Los Angeles was practically built on alternate reality, so in the unfolding moments before Amazon's press conference at the Barker Hangar, one of those faux-retrograde event facilities on the south side of the Santa Monica Airport, it seemed conceivable to some people that the company would finally offer a tablet completely subsidized by content services.
No. Not even if the press conference were held in Hollywood. (The Wild Rice Krispie Treats with Salted Caramel were a nice consolation prize, though.)
Amazon introduced the Kindle Paperwhite, an incredibly juiced up Kindle e-Reader with a front-lit display, enhanced resolution, and unfathomably-good battery life (8 weeks!) for $119, plus an upgraded 7-inch Kindle Fire for $159. Those moves put much pressure on Apple, Samsung, and other tablet rivals, including Microsoft, which has yet to bestow a price on its eagerly-awaited Surface tablet.
Amazon, which claims to have captured 22% of U.S. tablet sales within nine short months of Kindle Fire's existence, also announced the 7-inch Kindle Fire HD, a thin (8.8 mm), light, HD (1280x800) upgrade to the original Kindle Fire, for the equally nice price of $199. An 8.9-inch version of roughly the same tablet with enhanced resolution (1920x1200, 254 pixel per inch screen with a polarizing filter) sells for $299. And since most high end tablets generally run about $499 (according to Bezos, but the prices have started to fall), Amazon stuffed 32 GB of storage and 4G LTE (at $50 per year) into its $499 version.
The unspoken question: Would you pay $400 more for the latest iPad?
PC Magazine's iPad vs Kindle Fire HD side-by-side comparison is pretty instructive on the features battle. In the sparse time we had to use the Paperwhite and 7-inch Kindle Fire HD, it was awfully hard to make any conclusive performance comparisons, even to the Galaxy Nexus 7.

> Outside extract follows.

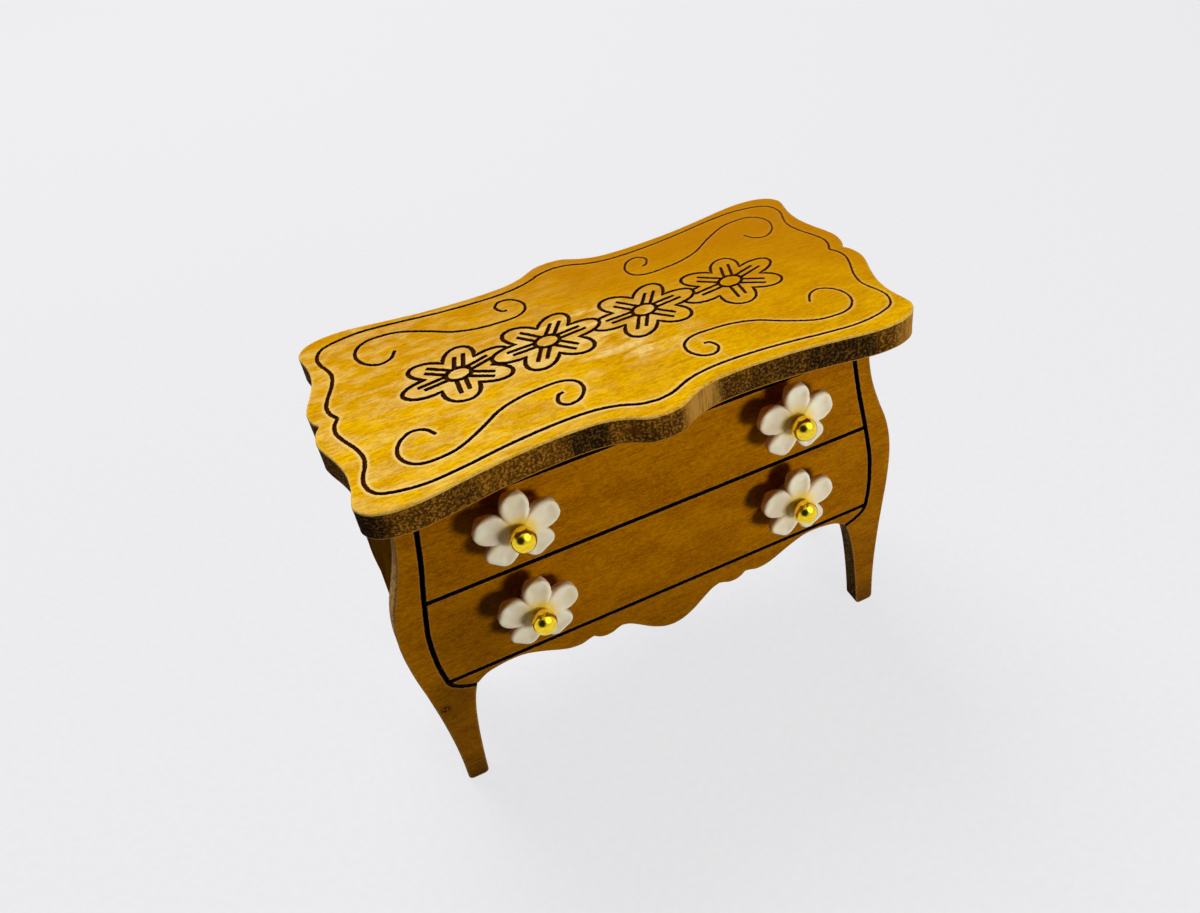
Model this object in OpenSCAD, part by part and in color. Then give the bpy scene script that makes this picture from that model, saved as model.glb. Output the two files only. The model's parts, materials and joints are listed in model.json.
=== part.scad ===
// Miniature bombe chest with two drawers, at one twelfth scale.
// X runs to the right seen from the front, Y to the back, Z up.
// The origin is on the floor, under the middle of the body from side to side
// and under the middle of the top board from front to back.

/* [Overall size] */
// Height from the floor to the top face
total_h = 64.5; // [62:0.5:68]
// Width of the top board across its side lobes
top_w = 79.4; // [78:0.2:84]
// Depth of the top board across its middle bulges
top_d = 42.4; // [40:0.2:46]
// How far the top board sits to the left of the body
top_aside = 0.5; // [0:0.1:0.8]
// Thickness of the top board
top_t = 4.2; // [3.5:0.1:5]
// Depth of the body from front face to back face
body_d = 25; // [24:0.5:28]
// How far the body sits behind the middle of the top board
body_shift = 0.5; // [0:0.1:1]
// Thickness of the front frame, back board and side panels
board_t = 3; // [2.6:0.1:3.4]
// How far the back board sits to the right of the front frame
back_aside = 0.6; // [0:0.1:0.8]
// How much wider the front frame is at its upper left than at its upper right
frame_swell = 0.5; // [0:0.1:0.8]

/* [Drawers] */
// Width of the gap around each drawer front
kerf = 0.5; // [0.3:0.05:0.6]
// Height of the lower edge of the lower drawer
drawers_low_z = 23.5; // [23:0.1:24]
// Height of the line between the two drawers
drawers_mid_z = 40; // [40:0.5:42]
// Height of the upper edge of the upper drawer
drawers_top_z = 54.8; // [53:0.1:56]
// Thickness of the drawer walls
wall_t = 1.5; // [1.2:0.1:1.8]
// Thickness of the thin boards: drawer bottoms, divider and bottom board
thin_t = 1.5; // [1.2:0.1:1.6]
// Sliding clearance around a drawer box
slide_gap = 0.25; // [0.2:0.05:0.3]

/* [Knobs] */
// Distance of a knob from the middle of its drawer
knob_x = 20.7; // [18:0.1:22]
// Height of the upper knobs
upper_knob_z = 50; // [47:0.5:50]
// Height of the lower knobs
lower_knob_z = 33.9; // [31:0.1:33.9]
// Diameter of a flower bead across its petals
bead_d = 12.2; // [11:0.1:12.4]
// Diameter of the ball head of a pin
ball_d = 3.6; // [3:0.1:4]
// Distance of a ball's middle from the drawer face
ball_reach = 5.6; // [5.2:0.1:6]

/* [Engraving] */
// Depth of the engraved lines
engrave_depth = 0.35; // [0.2:0.05:0.6]
// Width of the engraved lines at the front left corner, where they are widest
engrave_w = 0.5; // [0.35:0.05:0.6]
// How far the daisies and scrolls sit behind the middle of the top board
engrave_shift = 0.8; // [0:0.1:1]

/* [Hidden] */
$fn = 64;
cut = 0.1;

golden_oak = [0.80, 0.60, 0.20];
dark_honey = [0.52, 0.32, 0.04];
pale_birch = [0.78, 0.66, 0.47];
ivory = [0.90, 0.87, 0.78];
gold = [0.90, 0.72, 0.15];

front_y = body_shift - body_d / 2;
back_y = front_y + body_d;
body_h = total_h - top_t;

// Inner faces of the side panels, and the space for the drawer boxes between them
panel_x = 31.6;
panel_low_z = 20;
panel_inset = 0.9;
inner_front_y = front_y + board_t;
inner_back_y = back_y - board_t;
front_gap = 0.2;
drawer_front_t = board_t - front_gap;
box_w = 2 * (panel_x - slide_gap);
box_front_y = front_y + drawer_front_t;
box_back_y = inner_back_y - 0.5;
box_len = box_back_y - box_front_y;
upper_box_h = 11;
lower_box_h = 14.3;
upper_box_z = drawers_mid_z + thin_t / 2 + slide_gap;
lower_box_z = drawers_low_z + slide_gap;

// Knob pins
shaft_r = 0.6;
shaft_hole_r = 0.62;

// ---- Curves -------------------------------------------------------------

// Point at t between b and c, on a smooth curve that also heeds a and d
function spline_point(a, b, c, d, t) =
    0.5 * (2 * b + (c - a) * t + (2 * a - 5 * b + 4 * c - d) * t * t
    + (3 * b - 3 * c + d - a) * t * t * t);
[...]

Into the Enterprise, Like iPad
There wasn't much here for the corporate IT crowd, although Microsoft has created a custom version of Skype, and there is deeper Exchange e-mail integration, Bezos said. There was no talk of Silk Browser--the much-hyped browser Amazon announced with the original Kindle Fire, where much of the processing happened in Amazon's cloud--which met with negative reviews. But buried at the bottom of the press release, Amazon quietly announced a new version of Silk, with an updated core rendering engine and a re-engineered transport layer.
Despite its consumer-oriented appeal, if the Kindle Fire (in all of its forms) continues to give the iPad a run for its money, IT will have to consider how to accommodate the device on its networks, and in the hands of its users.
Perhaps it's a bit of a stretch right now, but IT will also have to consider the plausibility of context-aware services like Amazon's X-Ray (which brings up content related to a character in a book, or a movie actress, for example) and how it might be applied to corporate content and services.